For nineteen years, she's avenged her husband's death; a famous Salvadoran leftist poet murdered by Colonel Arguello of the Arguello coffee dynasty. Now, she's fighting the last battle of her life in a country that isn't hers – a disease called Mal de Chagas that leaves her dying and desperately trying to expose the secrets of the Arguello coffee dynasty, so Colonel Arguello loses any chance to become president of El Salvador. Will her son understand why a mother abandons her only child to take down a corrupt politico and learn who his parents really were?
Excerpt
Ayyy mi’ijo, as you gaze upon my plight, I know you do not understand...for I am no longer the woman I once was, nor will I ever be...
And as I sit here before you as a woman in ruin, without a country to shelter my bare shoulders, and without a prayer of hope seeding my soul; let me tell you how I became the person I am today – “Janie” or “La Chele.”
I – the woman who inspires antipathy and disgust in those who feel my “treasonist campaigns” brought the fangs of communism to “decent” folks in Central America.
I – the traitor they love to credit with the murders of so many and who they insist destroyed so much government property.
I – the criminal they have listed now on Interpol to ensure I have no entry to any other countries; nor any amnesty or asylum.
And I – the mother so many would string up and hang, because they insist I abandoned my only son to lead a revolution.
And mi'ijo, I'm sure by the look in your eyes that much of what they say has already infected your ears. I can also see your disgust over enduring the smells of my condition with the mustard plasters they use to treat me from that damned chinche bug that bit me. That flat black, piercing-sucking mouth part that fed on my face that day. That sickening creature with the white markings on the wings – wings that rest flat over the insect's back with that black spot between the wings like and omen. That sickening beast that finally took me down, years later, when an entire army couldn't capture me in my hay day. When mediocre people learn what I am dying from, they will be thrilled. For I'm sure they would love to have done the chinche's work.
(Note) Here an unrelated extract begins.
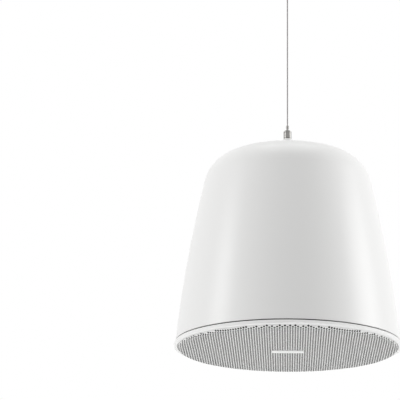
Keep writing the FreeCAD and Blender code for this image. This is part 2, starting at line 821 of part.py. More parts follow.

Lying here on my death bed with my malaise and filmy eyes to which I can barely admire you; remnants from that insect that sucked my blood and those insects that sucked my soul in those days in the jungles, fighting. Still in hiding from those who would sooner rip me to shreds and feed me to lions, than bite their tongues to keep from telling you the truth of why I became the infamous female rebel they call La Chele.